## Aim
Copy all of the material below exactly.

## Recorded data
※ ※ ※

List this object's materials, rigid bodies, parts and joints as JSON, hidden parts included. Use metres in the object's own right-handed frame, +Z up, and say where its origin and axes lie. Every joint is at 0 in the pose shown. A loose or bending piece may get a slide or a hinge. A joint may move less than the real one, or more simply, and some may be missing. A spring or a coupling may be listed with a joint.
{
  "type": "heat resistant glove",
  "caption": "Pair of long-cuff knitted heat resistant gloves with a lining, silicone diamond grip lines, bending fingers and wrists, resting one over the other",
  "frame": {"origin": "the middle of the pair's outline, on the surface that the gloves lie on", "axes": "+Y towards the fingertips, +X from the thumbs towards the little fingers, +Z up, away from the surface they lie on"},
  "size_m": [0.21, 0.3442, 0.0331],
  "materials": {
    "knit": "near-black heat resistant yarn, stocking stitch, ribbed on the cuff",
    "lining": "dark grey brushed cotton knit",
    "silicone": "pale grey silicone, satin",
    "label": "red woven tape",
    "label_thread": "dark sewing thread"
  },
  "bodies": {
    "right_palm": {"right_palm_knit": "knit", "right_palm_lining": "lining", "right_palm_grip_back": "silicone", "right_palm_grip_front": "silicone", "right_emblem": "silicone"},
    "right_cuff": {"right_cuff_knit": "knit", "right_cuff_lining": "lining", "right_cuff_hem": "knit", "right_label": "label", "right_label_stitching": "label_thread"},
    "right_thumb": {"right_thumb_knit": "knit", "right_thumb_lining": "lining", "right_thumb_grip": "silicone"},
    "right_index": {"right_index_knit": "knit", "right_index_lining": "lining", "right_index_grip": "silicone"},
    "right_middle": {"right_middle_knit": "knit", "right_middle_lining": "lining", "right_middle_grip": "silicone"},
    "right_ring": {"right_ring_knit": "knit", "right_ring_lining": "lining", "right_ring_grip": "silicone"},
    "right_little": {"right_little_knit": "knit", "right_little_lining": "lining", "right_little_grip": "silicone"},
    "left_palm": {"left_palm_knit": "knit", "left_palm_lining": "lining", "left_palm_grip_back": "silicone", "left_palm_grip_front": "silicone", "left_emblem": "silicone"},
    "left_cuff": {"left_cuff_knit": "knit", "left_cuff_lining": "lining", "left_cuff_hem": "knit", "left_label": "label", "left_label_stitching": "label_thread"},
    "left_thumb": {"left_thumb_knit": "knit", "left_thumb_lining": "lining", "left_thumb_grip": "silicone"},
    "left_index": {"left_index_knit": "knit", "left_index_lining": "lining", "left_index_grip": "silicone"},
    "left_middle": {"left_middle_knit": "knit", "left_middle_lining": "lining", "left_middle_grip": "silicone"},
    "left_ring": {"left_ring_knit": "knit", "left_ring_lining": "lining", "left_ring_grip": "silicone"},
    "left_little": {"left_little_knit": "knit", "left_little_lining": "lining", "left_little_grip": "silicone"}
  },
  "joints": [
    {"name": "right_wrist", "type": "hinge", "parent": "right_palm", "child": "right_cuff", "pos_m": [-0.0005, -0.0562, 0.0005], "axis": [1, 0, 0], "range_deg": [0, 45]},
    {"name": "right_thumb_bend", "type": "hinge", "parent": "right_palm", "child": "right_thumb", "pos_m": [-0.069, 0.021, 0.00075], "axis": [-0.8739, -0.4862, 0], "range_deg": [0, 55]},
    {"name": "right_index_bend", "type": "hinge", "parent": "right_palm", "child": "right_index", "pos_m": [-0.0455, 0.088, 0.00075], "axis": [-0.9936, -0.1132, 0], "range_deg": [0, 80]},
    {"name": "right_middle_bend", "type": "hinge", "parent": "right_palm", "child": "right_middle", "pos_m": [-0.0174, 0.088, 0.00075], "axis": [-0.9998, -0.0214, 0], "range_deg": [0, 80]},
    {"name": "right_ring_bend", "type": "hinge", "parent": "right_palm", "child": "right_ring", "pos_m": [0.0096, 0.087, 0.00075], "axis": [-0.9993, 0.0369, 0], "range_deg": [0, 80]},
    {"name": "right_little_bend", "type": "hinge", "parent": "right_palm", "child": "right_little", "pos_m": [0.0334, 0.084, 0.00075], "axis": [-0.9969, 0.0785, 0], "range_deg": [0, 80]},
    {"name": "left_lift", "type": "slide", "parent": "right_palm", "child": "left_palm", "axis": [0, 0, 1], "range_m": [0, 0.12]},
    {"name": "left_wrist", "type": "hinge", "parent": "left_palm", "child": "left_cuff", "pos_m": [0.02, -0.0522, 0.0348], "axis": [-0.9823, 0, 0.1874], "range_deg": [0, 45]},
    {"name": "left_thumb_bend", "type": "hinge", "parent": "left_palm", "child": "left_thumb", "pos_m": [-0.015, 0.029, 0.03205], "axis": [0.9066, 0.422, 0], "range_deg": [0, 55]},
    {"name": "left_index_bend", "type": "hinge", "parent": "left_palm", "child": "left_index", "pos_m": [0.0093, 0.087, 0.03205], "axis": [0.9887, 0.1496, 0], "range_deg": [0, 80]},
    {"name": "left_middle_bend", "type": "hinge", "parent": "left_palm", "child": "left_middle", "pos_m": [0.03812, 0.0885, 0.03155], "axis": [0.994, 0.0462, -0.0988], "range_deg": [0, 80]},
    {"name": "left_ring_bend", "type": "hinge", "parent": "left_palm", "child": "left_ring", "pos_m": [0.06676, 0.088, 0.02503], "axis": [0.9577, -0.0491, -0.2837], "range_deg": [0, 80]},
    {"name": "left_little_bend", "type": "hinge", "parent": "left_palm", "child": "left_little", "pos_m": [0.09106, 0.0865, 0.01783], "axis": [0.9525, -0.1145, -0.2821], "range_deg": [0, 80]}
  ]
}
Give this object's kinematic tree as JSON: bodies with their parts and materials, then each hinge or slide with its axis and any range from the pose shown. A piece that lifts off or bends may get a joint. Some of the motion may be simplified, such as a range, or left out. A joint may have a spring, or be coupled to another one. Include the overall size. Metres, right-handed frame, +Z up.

※ ※ ※

## Finished exercise
List this object's materials, rigid bodies, parts and joints as JSON, hidden parts included. Use metres in the object's own right-handed frame, +Z up, and say where its origin and axes lie. Every joint is at 0 in the pose shown. A loose or bending piece may get a slide or a hinge. A joint may move less than the real one, or more simply, and some may be missing. A spring or a coupling may be listed with a joint.
{
  "type": "heat resistant glove",
  "caption": "Pair of long-cuff knitted heat resistant gloves with a lining, silicone diamond grip lines, bending fingers and wrists, resting one over the other",
  "frame": {"origin": "the middle of the pair's outline, on the surface that the gloves lie on", "axes": "+Y towards the fingertips, +X from the thumbs towards the little fingers, +Z up, away from the surface they lie on"},
  "size_m": [0.21, 0.3442, 0.0331],
  "materials": {
    "knit": "near-black heat resistant yarn, stocking stitch, ribbed on the cuff",
    "lining": "dark grey brushed cotton knit",
    "silicone": "pale grey silicone, satin",
    "label": "red woven tape",
    "label_thread": "dark sewing thread"
  },
  "bodies": {
    "right_palm": {"right_palm_knit": "knit", "right_palm_lining": "lining", "right_palm_grip_back": "silicone", "right_palm_grip_front": "silicone", "right_emblem": "silicone"},
    "right_cuff": {"right_cuff_knit": "knit", "right_cuff_lining": "lining", "right_cuff_hem": "knit", "right_label": "label", "right_label_stitching": "label_thread"},
    "right_thumb": {"right_thumb_knit": "knit", "right_thumb_lining": "lining", "right_thumb_grip": "silicone"},
    "right_index": {"right_index_knit": "knit", "right_index_lining": "lining", "right_index_grip": "silicone"},
    "right_middle": {"right_middle_knit": "knit", "right_middle_lining": "lining", "right_middle_grip": "silicone"},
    "right_ring": {"right_ring_knit": "knit", "right_ring_lining": "lining", "right_ring_grip": "silicone"},
    "right_little": {"right_little_knit": "knit", "right_little_lining": "lining", "right_little_grip": "silicone"},
    "left_palm": {"left_palm_knit": "knit", "left_palm_lining": "lining", "left_palm_grip_back": "silicone", "left_palm_grip_front": "silicone", "left_emblem": "silicone"},
    "left_cuff": {"left_cuff_knit": "knit", "left_cuff_lining": "lining", "left_cuff_hem": "knit", "left_label": "label", "left_label_stitching": "label_thread"},
    "left_thumb": {"left_thumb_knit": "knit", "left_thumb_lining": "lining", "left_thumb_grip": "silicone"},
    "left_index": {"left_index_knit": "knit", "left_index_lining": "lining", "left_index_grip": "silicone"},
    "left_middle": {"left_middle_knit": "knit", "left_middle_lining": "lining", "left_middle_grip": "silicone"},
    "left_ring": {"left_ring_knit": "knit", "left_ring_lining": "lining", "left_ring_grip": "silicone"},
    "left_little": {"left_little_knit": "knit", "left_little_lining": "lining", "left_little_grip": "silicone"}
  },
  "joints": [
    {"name": "right_wrist", "type": "hinge", "parent": "right_palm", "child": "right_cuff", "pos_m": [-0.0005, -0.0562, 0.0005], "axis": [1, 0, 0], "range_deg": [0, 45]},
    {"name": "right_thumb_bend", "type": "hinge", "parent": "right_palm", "child": "right_thumb", "pos_m": [-0.069, 0.021, 0.00075], "axis": [-0.8739, -0.4862, 0], "range_deg": [0, 55]},
    {"name": "right_index_bend", "type": "hinge", "parent": "right_palm", "child": "right_index", "pos_m": [-0.0455, 0.088, 0.00075], "axis": [-0.9936, -0.1132, 0], "range_deg": [0, 80]},
    {"name": "right_middle_bend", "type": "hinge", "parent": "right_palm", "child": "right_middle", "pos_m": [-0.0174, 0.088, 0.00075], "axis": [-0.9998, -0.0214, 0], "range_deg": [0, 80]},
    {"name": "right_ring_bend", "type": "hinge", "parent": "right_palm", "child": "right_ring", "pos_m": [0.0096, 0.087, 0.00075], "axis": [-0.9993, 0.0369, 0], "range_deg": [0, 80]},
    {"name": "right_little_bend", "type": "hinge", "parent": "right_palm", "child": "right_little", "pos_m": [0.0334, 0.084, 0.00075], "axis": [-0.9969, 0.0785, 0], "range_deg": [0, 80]},
    {"name": "left_lift", "type": "slide", "parent": "right_palm", "child": "left_palm", "axis": [0, 0, 1], "range_m": [0, 0.12]},
    {"name": "left_wrist", "type": "hinge", "parent": "left_palm", "child": "left_cuff", "pos_m": [0.02, -0.0522, 0.0348], "axis": [-0.9823, 0, 0.1874], "range_deg": [0, 45]},
    {"name": "left_thumb_bend", "type": "hinge", "parent": "left_palm", "child": "left_thumb", "pos_m": [-0.015, 0.029, 0.03205], "axis": [0.9066, 0.422, 0], "range_deg": [0, 55]},
    {"name": "left_index_bend", "type": "hinge", "parent": "left_palm", "child": "left_index", "pos_m": [0.0093, 0.087, 0.03205], "axis": [0.9887, 0.1496, 0], "range_deg": [0, 80]},
    {"name": "left_middle_bend", "type": "hinge", "parent": "left_palm", "child": "left_middle", "pos_m": [0.03812, 0.0885, 0.03155], "axis": [0.994, 0.0462, -0.0988], "range_deg": [0, 80]},
    {"name": "left_ring_bend", "type": "hinge", "parent": "left_palm", "child": "left_ring", "pos_m": [0.06676, 0.088, 0.02503], "axis": [0.9577, -0.0491, -0.2837], "range_deg": [0, 80]},
    {"name": "left_little_bend", "type": "hinge", "parent": "left_palm", "child": "left_little", "pos_m": [0.09106, 0.0865, 0.01783], "axis": [0.9525, -0.1145, -0.2821], "range_deg": [0, 80]}
  ]
}
Give this object's kinematic tree as JSON: bodies with their parts and materials, then each hinge or slide with its axis and any range from the pose shown. A piece that lifts off or bends may get a joint. Some of the motion may be simplified, such as a range, or left out. A joint may have a spring, or be coupled to another one. Include the overall size. Metres, right-handed frame, +Z up.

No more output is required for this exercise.